Reading: Acts Chapter 20
By Pastor Jason
“And now, behold, I am going to Jerusalem, constrained by the Spirit, not knowing what will happen to me there, except that the Holy Spirit testifies to me in every city that imprisonment and afflictions await me. But I do not account my life of any value nor as precious to myself, if only I may finish my course and the ministry that I received from the Lord Jesus, to testify to the gospel of the grace of God. And now, behold, I know that none of you among whom I have gone about proclaiming the kingdom will see my face again. Therefore, I testify to you this day that I am innocent of the blood of all, for I did not shrink from declaring to you the whole counsel of God.” (Acts 20:22-27)

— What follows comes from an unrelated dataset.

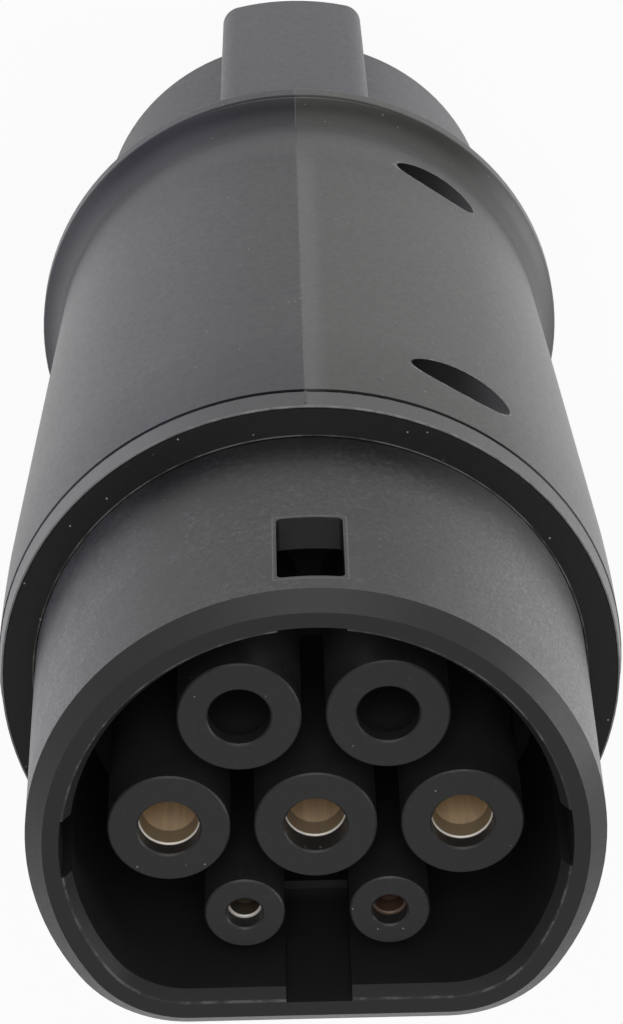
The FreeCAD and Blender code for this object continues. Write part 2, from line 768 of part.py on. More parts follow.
def rear_inlet():
    collar = turned_points([
        (inlet_bore_radius + inlet_lead_in, 0),
        (collar_radius - 0.6, 0),
        (collar_radius, 0.6),
        (collar_radius + collar_draft, lip_z),
        (collar_radius + collar_draft, inlet_flange_z),
        (inlet_flange_radius, inlet_flange_z),
        (inlet_flange_radius, inlet_flange_top_z),
        (insulator_hole_radius, inlet_flange_top_z),
        (insulator_hole_radius, inlet_depth),
        (inlet_bore_radius, inlet_depth),
        (inlet_bore_radius, inlet_lead_in),
    ])
    hood = latch_hood().cut(cylinder(inlet_bore_radius + 1.5, -1, lip_z + 5))
    inlet = fused([collar, hood])
    # tunnel for the latch, open at the rear, with a catch and a pocket behind it
    roof_radius = hood_radius - hood_roof
    tunnel = block(-tunnel_half_width, tunnel_half_width, catch_height, hood_radius + 5, -1, tunnel_depth)
    tunnel = tunnel.common(cylinder(roof_radius, -2, tunnel_depth + 1))
    pocket = block(-tunnel_half_width, tunnel_half_width, latch_pocket_floor, catch_height + 1,
                   catch_back, catch_back + latch_pocket_length)
    ramp_low = catch_height - ramp_drop
    ramp_top = catch_height + 0.5
    ramp_outline = [
        (ramp_top, -1),
        (ramp_top, ramp_length),
        (catch_height, ramp_length),
        (ramp_low, 0),
        (ramp_low, -1),
    ]
    ramp_corners = [V(-tunnel_half_width, y, z) for y, z in ramp_outline + ramp_outline[:1]]
    ramp = Part.Face(Part.makePolygon(ramp_corners)).extrude(V(2 * tunnel_half_width, 0, 0))
    inlet = inlet.cut(tunnel).cut(pocket).cut(ramp)
    for x in (-inlet_screw_radius, inlet_screw_radius):
        inlet = inlet.cut(cylinder(small_screw_radius + 0.03, inlet_flange_top_z - small_screw_grip,
                                   inlet_flange_top_z + 1, x, 0))
    return inlet.removeSplitter()


def pin_sizes(name):
    """Tip recess, shoulder radius and crimp of a pin."""
    if name in ("pilot", "proximity"):
        return signal_pin_recess, signal_pin_shoulder_radius, signal_crimp_radius, signal_crimp_length
    return power_pin_recess, power_pin_shoulder_radius, power_crimp_radius, power_crimp_length


def inlet_insulator():
    body = turned_points([
        (0, insulator_recess),
        (insulator_radius - face_chamfer, insulator_recess),
        (insulator_radius, insulator_recess + face_chamfer),
        (insulator_radius, inlet_flange_top_z),
        (insulator_flange_radius, inlet_flange_top_z),
        (insulator_flange_radius, insulator_top_z),
        (0, insulator_top_z),
    ])
    for name, x, y, radius, well in inlet_pins:
        recess, shoulder, crimp, crimp_length = pin_sizes(name)
        body = body.cut(turned_points([
            (0, insulator_recess - 1),
            (well + mouth_edge, insulator_recess - 1),
            (well + mouth_edge, insulator_recess),
            (well, insulator_recess + mouth_edge),
            (well, insulator_floor),
            (radius + pin_root_step + 0.05, insulator_floor),
            (radius + pin_root_step + 0.05, insulator_top_z - pin_shoulder),
            (shoulder + fit_gap, insulator_top_z - pin_shoulder),
            (shoulder + fit_gap, insulator_top_z + 1),
            (0, insulator_top_z + 1),
        ], x, y))
    return body


def pin_retainer():
    disc = cylinder(insulator_flange_radius, insulator_top_z, pin_retainer_top_z)
    shapes = [disc]
    foot = insulator_flange_radius + slip_gap
    for side in (-1, 1):
        x0, x1 = sorted((side * (insulator_flange_radius - 3), side * ear_reach))
        shapes.append(block(x0, x1, -ear_half_width, ear_half_width, insulator_top_z, pin_retainer_top_z))
        f0, f1 = sorted((side * foot, side * ear_reach))
        shapes.append(block(f0, f1, -ear_half_width, ear_half_width, inlet_flange_top_z, insulator_top_z))
    plate = fused(shapes)
    for name, x, y, radius, well in inlet_pins:
        recess, shoulder, crimp, crimp_length = pin_sizes(name)
        plate = plate.cut(cylinder(crimp + slip_gap, insulator_top_z - 1, pin_retainer_top_z + 1, x, y))
    screw_hole = small_screw_radius + slip_gap
    for x in (-inlet_screw_radius, inlet_screw_radius):
        plate = plate.cut(cylinder(screw_hole, inlet_flange_top_z - 1, pin_retainer_top_z + 1, x, 0))
    return plate


def inlet_pin(name, x, y, radius):
    """Contact pin with a thicker root in the insulator's floor, a shoulder and a crimp barrel."""
    recess, shoulder, crimp, crimp_length = pin_sizes(name)
    tip = insulator_recess + recess
    core = signal_core_radius if radius < 1 else power_core_radius
    entry = wire_entry - 2.0 if radius < 1 else wire_entry
    crimp_end = insulator_top_z + crimp_length
    dome = radius * 0.6
    body = turned_points([
        (0, tip),
        (radius - dome, tip),
        (radius, tip + dome),
        (radius, pin_root_z),
        (radius + pin_root_step, pin_root_z),
        (radius + pin_root_step, insulator_top_z - pin_shoulder + 0.05),
        (shoulder, insulator_top_z - pin_shoulder + 0.05),
        (shoulder, insulator_top_z - 0.05),
        (crimp, insulator_top_z - 0.05),
        (crimp, crimp_end),
        (0, crimp_end),
    ], x, y)
    return body.cut(cylinder(core + 0.05, crimp_end - entry - 0.5, crimp_end + 1, x, y))


def wire(name, start, finish, is_power):
    """Insulated wire from a socket's crimp down to a pin's crimp: two straight ends and an S of two arcs."""
    outer = power_wire_radius if is_power else signal_wire_radius
    core = power_core_radius if is_power else signal_core_radius
    crimp_length = power_crimp_length if is_power else signal_crimp_length
    entry = wire_entry if is_power else wire_entry - 2.0
    top = carrier_back_z - crimp_length
    bottom = insulator_top_z + crimp_length
    run = (top - bottom - wire_sway) / 2
    dx = finish[0] - start[0]
    dy = finish[1] - start[1]
    across = math.hypot(dx, dy)
    angle = 2 * math.atan2(across, wire_sway)
    radius = wire_sway / (2 * math.sin(angle))
    print(name, "bend radius", round(radius, 1))
    ux = dx / across
    uy = dy / across

    def at(offset, z):
        return V(start[0] + ux * offset, start[1] + uy * offset, z)

    z1 = top - run
    z2 = z1 - wire_sway / 2
    z3 = z1 - wire_sway
    half = angle / 2
    sag = radius * (1 - math.cos(half))
    fall = radius * math.sin(half)
    path = Part.Wire([
        Part.LineSegment(at(0, top - wire_strip), at(0, z1)).toShape(),
        Part.Arc(at(0, z1), at(sag, z1 - fall), at(across / 2, z2)).toShape(),
        Part.Arc(at(across / 2, z2), at(across - sag, z3 + fall), at(across, z3)).toShape(),
        Part.LineSegment(at(across, z3), at(across, bottom + wire_strip)).toShape(),
    ])
    ring = Part.Wire(Part.makeCircle(outer, at(0, top - wire_strip), V(0, 0, 1)))
    jacket = path.makePipeShell([ring], True, False)
    upper = cylinder(core, top - wire_strip - 0.5, top + entry, start[0], start[1])
    lower = cylinder(core, bottom - entry, bottom + wire_strip + 0.5, finish[0], finish[1])
    return fused([jacket, upper, lower])


def coding_resistor():
    """Axial resistor between the earth and the proximity crimps."""
    prox = [c for c in signal_contacts if c[0] == "proximity"][0]
    earth = [c for c in power_contacts if c[0] == "earth"][0]
    direction = V(prox[1] - earth[1], prox[2] - earth[2], 0)
    span = direction.Length
    direction.normalize()
    z = retainer_back_z - 2.5
    origin = V(earth[1], earth[2], z)
    first = power_crimp_radius + 0.05
    last = span - signal_crimp_radius - 0.05
    middle = (first + last) / 2
    leads = Part.makeCylinder(lead_radius, last - first, origin + direction * first, direction)
    body = Part.makeCylinder(resistor_radius, resistor_length,
                             origin + direction * (middle - resistor_length / 2), direction)
    return fused([leads, body])


def small_screw(x, seat_z, tip_z):
    """Retainer screw with its head on seat_z and its point at tip_z."""
    down = -1 if tip_z < seat_z else 1
    axis = V(0, 0, down)
    grip = abs(tip_z - seat_z)
    head = Part.makeCylinder(small_screw_head_radius, small_screw_head_height,
                             V(x, 0, seat_z - down * small_screw_head_height), axis)
    shank = Part.makeCylinder(small_screw_radius, grip - 1.0, V(x, 0, seat_z), axis)
    point = Part.makeCone(small_screw_radius, 0.3, 1.0, V(x, 0, seat_z + down * (grip - 1.0)), axis)
    return fused([head, shank, point])


def build():
    parts = {}
    parts["left_housing_half"], parts["right_housing_half"] = housing_halves()
    parts["housing_screws"] = Part.makeCompound([housing_screw(y, z) for name, y, z in screw_sites])
    parts["face_seal"] = face_seal()
    parts["front_shroud"] = front_shroud()
    parts["contact_carrier"] = contact_carrier()
    parts["contact_retainer"] = contact_retainer()
    for name, x, y, depth in power_contacts:
        parts[name + "_socket"] = power_socket(x, y, depth)
        parts[name + "_spring"] = contact_spring(x, y, depth)
    for name, x, y, depth in signal_contacts:
        parts[name + "_socket"] = signal_socket(x, y, depth)
    parts["rear_inlet"] = rear_inlet()
    parts["inlet_insulator"] = inlet_insulator()
    parts["pin_retainer"] = pin_retainer()
    sockets = {name: (x, y) for name, x, y, depth in power_contacts + signal_contacts}
    for name, x, y, radius, well in inlet_pins:
        parts[name + "_pin"] = inlet_pin(name, x, y, radius)
        parts[name + "_wire"] = wire(name, sockets[name], (x, y), name in ("line", "neutral", "earth"))
    parts["coding_resistor"] = coding_resistor()
    carrier_tip = shroud_flange_z + small_screw_grip - 0.5
    inlet_tip = inlet_flange_top_z - small_screw_grip + 0.5
    parts["carrier_screws"] = Part.makeCompound(
        [small_screw(x, retainer_back_z, carrier_tip) for x in (-carrier_screw_radius, carrier_screw_radius)])
    parts["inlet_screws"] = Part.makeCompound(
        [small_screw(x, pin_retainer_top_z, inlet_tip) for x in (-inlet_screw_radius, inlet_screw_radius)])
    return parts


def main():
    os.makedirs("parts", exist_ok=True)
    for name, shape in build().items():
        solid = shape.Solids[0] if len(shape.Solids) == 1 else shape
        solid.exportStep("parts/" + name + ".step")
        print(name, "solids", len(shape.Solids), "valid", shape.isValid(), "volume", round(shape.Volume, 1))


main()
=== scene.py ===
import math
import random

import bpy
from mathutils import Matrix, Vector


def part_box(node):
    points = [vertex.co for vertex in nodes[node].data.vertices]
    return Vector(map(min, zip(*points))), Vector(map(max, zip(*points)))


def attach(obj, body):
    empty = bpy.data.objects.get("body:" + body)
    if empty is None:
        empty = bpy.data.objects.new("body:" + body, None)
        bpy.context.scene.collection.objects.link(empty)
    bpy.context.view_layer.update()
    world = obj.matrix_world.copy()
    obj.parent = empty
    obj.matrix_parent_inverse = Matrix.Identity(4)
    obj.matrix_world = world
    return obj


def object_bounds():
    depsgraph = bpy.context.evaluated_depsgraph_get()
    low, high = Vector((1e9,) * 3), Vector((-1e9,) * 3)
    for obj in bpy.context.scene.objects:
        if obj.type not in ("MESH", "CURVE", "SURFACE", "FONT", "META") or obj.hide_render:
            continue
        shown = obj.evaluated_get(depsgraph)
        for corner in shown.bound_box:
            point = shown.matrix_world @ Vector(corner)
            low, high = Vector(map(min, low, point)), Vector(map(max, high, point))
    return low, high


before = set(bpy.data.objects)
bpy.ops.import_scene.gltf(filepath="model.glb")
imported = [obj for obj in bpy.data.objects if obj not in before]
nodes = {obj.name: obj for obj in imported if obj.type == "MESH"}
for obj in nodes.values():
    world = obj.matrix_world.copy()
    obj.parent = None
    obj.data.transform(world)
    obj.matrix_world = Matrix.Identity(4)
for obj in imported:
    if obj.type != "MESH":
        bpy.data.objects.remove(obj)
cad_low, cad_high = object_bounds()
scene = bpy.context.scene
scene.view_settings.view_transform = "Standard"

MM = 0.001

# Heights along the axis, from the frame
rim_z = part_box("front_shroud")[1].z
tower_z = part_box("contact_carrier")[1].z
face_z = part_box("face_seal")[1].z
lip_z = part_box("left_housing_half")[0].z

# Heights of the barrel's concave neck and of the parting groove behind its front band
neck_z = 42.0 * MM
band_z = 124.6 * MM

# The right half's screw recesses: each pair's distance from the plane between them, and its height
screw_places = ((30.5 * MM, 113.8 * MM), (26.46 * MM, 49.4 * MM))
recess_radius = 3.3 * MM

# The shroud's outline, an arc with a flat and two corners, with its wall and its lock window
shroud_radius = 31.5 * MM
shroud_flat = 23.8 * MM
shroud_corner = 14.4 * MM
shroud_wall = 4.8 * MM
rim_bevel = 0.87 * MM
window_half_width = 3.6 * MM
window_half_length = 6.2 * MM
window_middle_z = 152.1 * MM

# The rear collar, from which the hood stands out
collar_radius = 27.25 * MM


# Camera, at the photograph's viewing angle: above the connector face on the hood's side
def make_camera():
    place = Vector((-2.7977, 236.4509, 514.5919)) * MM
    right = Vector((0.999715, -0.016368, 0.01739))
    up = Vector((0.022742, 0.874674, -0.484178))
    focal_px = 3921.53
    picture_height_px = 1024
    data = bpy.data.cameras.new("camera")
    data.sensor_width = 36.0
    data.lens = focal_px * data.sensor_width / picture_height_px
    data.clip_start = 0.02
    data.clip_end = 20
    camera = bpy.data.objects.new("camera", data)
    scene.collection.objects.link(camera)
    turn = Matrix((right, up, right.cross(up))).transposed().to_4x4()
    camera.matrix_world = Matrix.Translation(place) @ turn
    scene.camera = camera


make_camera()

# Sockets of the Mix node when it mixes colours
MIX_FACTOR = 0
MIX_FIRST = 6
MIX_SECOND = 7
MIX_RESULT = 2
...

In Acts 20, Paul is speaking to the Ephesian Elders. He is explaining the primary responsibility of an elder or pastor is to teach the Scriptures, to feed the flock. If he is not doing that, he is failing in his job. It is the truth that changes people. Even more so, one who not only teaches, but also lives the truth. If the Scriptures are not being taught, then people are not being changed. They are struggling in their own futile ways and nothing is being accomplished. So, the primary job of elders and pastors is to set the whole counsel of God before the people.
Paul was “constrained by the Spirit” (Acts 20:22), therefore, he knew those he was speaking to would never see him again. What sadness and emotion must have filled his heart to hear this from the Holy Spirit: “that the Holy Spirit testifies to me in every city that imprisonment and afflictions await me” (Acts 20:23). Nevertheless, no matter the affliction that may await, elders and pastors are to begin with themselves, says Paul. They are to obey the truth which they themselves learn. This is where their authority comes from. It is only as they are obedient to the truth which they teach that they have any right to say anything to anyone else. Even the Lord Jesus operated on that basis. He said to his disciples on one occasion, “If I do not do the works of my Father, do not believe me” (John 10:37). That is, if what I am doing is not in exact accord with what I am saying, then don't believe me!
Would you say that to your children? Or to your Sunday school class? Would you say that to others who observe you as a Christian? If what I am doing is not in line with what I teach, then don't believe me. I have no authority over you; I have no power over you. But if your actions are in accord with your teaching then power is inherent in that obedience.
So, these pastors and elders are to begin with themselves, obey, and teach the Word. Their responsibility is first to the Holy Spirit, not to the denomination, nor to the congregation. It is the Spirit who has set them in that office and has equipped them with gifts. This is why Paul could lovingly say, “Therefore I testify to you this day that I am innocent of the blood of all, for I did not shrink from declaring to you the whole counsel of God” (Acts 20:26). He who reads the heart is judging their lives, so it does not make any difference what anybody else thinks. They are responsible to follow the Holy Spirit in what he has given them to do, which is to, “Be on guard for yourselves and for all the flock, among which the Holy Spirit has made you overseers, to shepherd the church of God which He purchased with His own blood” (Acts 20:28).
Notice how Paul emphasizes the fact that theirs is a very precious ministry. It is to feed the church of the Lord. Nothing is more precious to God in all the world than the people of Christ, the body of Christ. The most valuable thing on earth, in God's sight, is his church. He gave himself for it, he loves it earnestly, he purchased it with his own blood. Therefore, it has highest priority in his schedule and emphasis.
Paul did not take unnecessary risks in his witness as a Christian, but he never shied away from publicly declaring his faith in Jesus Christ. His goal was not to play it safe and protect himself. Instead, he lived to finish his spiritual race with joy, and to complete God’s task for him.
Paul’s obedience and courage challenges us to live for Christ with selfless abandon, not apprehension.
Do we need to reassess what is “the main thing” in both our walk and our talk? My prayer for us all is that we too can be “constrained by the Spirit” and receive this same revelation as the apostle Paul understood it!